Uh so uh prepare gets committed once in a particular view uh we achieve quorum of prepare case and this is the semantics of the view number. What does this view number mean? This view number mean uh means that the replica will never ever send prepare okay for any preceded view. So uh we think about this as a fault detection isolation and recovery and as FLP possibility result.
We cannot guarantee that consensus moves forward. We cannot guarantee that the new primary makes progress. But we do uh have an ability to guarantee that the old primary cannot make progress anymore by making a sufficiently large fraction of uh replicas in the cluster advance their view thereby guaranteeing uh that they will not send prepare okay for the view which we want to isolate. So a view is a mechanism for isolating the old primary.

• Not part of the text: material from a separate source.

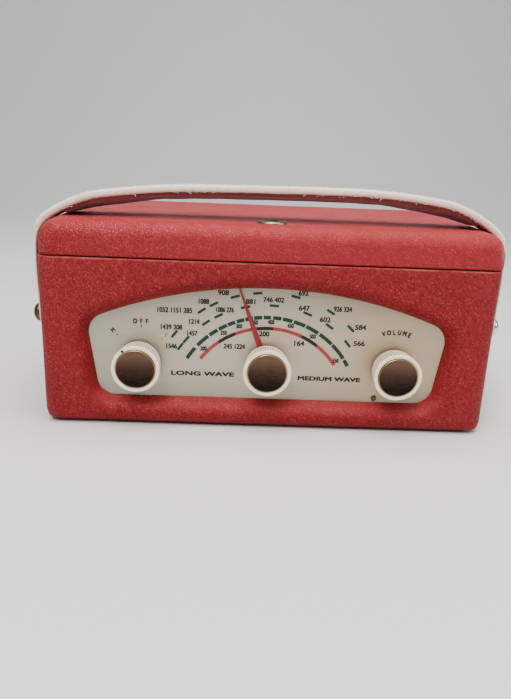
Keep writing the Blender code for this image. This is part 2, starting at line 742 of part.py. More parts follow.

Okay. So uh once the old primary is isolated replicas send join view messages to uh the prospective new primary and kind of like view and join view they are like more or less the same. They contain the pipeline. Uh view is what the primary sends. So it is kind of like yeah uh this view should have this pipeline. uh join view is what backups send to the primary and uh join view says hey I'm a backup I have this pipeline and uh I am in that in e and like this like okay so this actually this actually should be uh I think log view uh kind of like another way to name log view is like pipeline view uh so uh like obviously I mean every message also contains like this view number uh just so that cluster uh quickly learns uh what is the latest because like if we know that there is a latest we want to join it but for uh the actual process of figuring out uh what is the right set of what is the right log for the new view uh each replica sends its pipeline and its log view that is the view of that pipeline.
Uh so I >> have a good question Alex. Yeah, >> sorry for interrupting here. Sure. But it's precisely to this topic here like the log view number that's a singular number but in the pipeline it could be could it be that I have mixed um views like when the branching is fast enough >> I could imagine at least maybe okay so it's always the highest log view that I >> so but the highest number I have in the pipeline is my log view >> no >> but it no okay >> no no it can be high uh it could be the case that uh pipeline contains messages from use one to three and your log view is actually five.
This means that when the primary for view 5 was starting the view, it looked at all the join views it had and there were some messages from views like one, two, three. So it decided to take those messages into its new view and it sent a new message uh for its view number five which contain those like one to three uh like you could imagine like you know that uh there are no no new requests.
Uh so as a backup you received that message and you said okay so uh from primary in view number five I receive a pipeline which says I should have messages one to three. So I'm adding this messages to my pipeline.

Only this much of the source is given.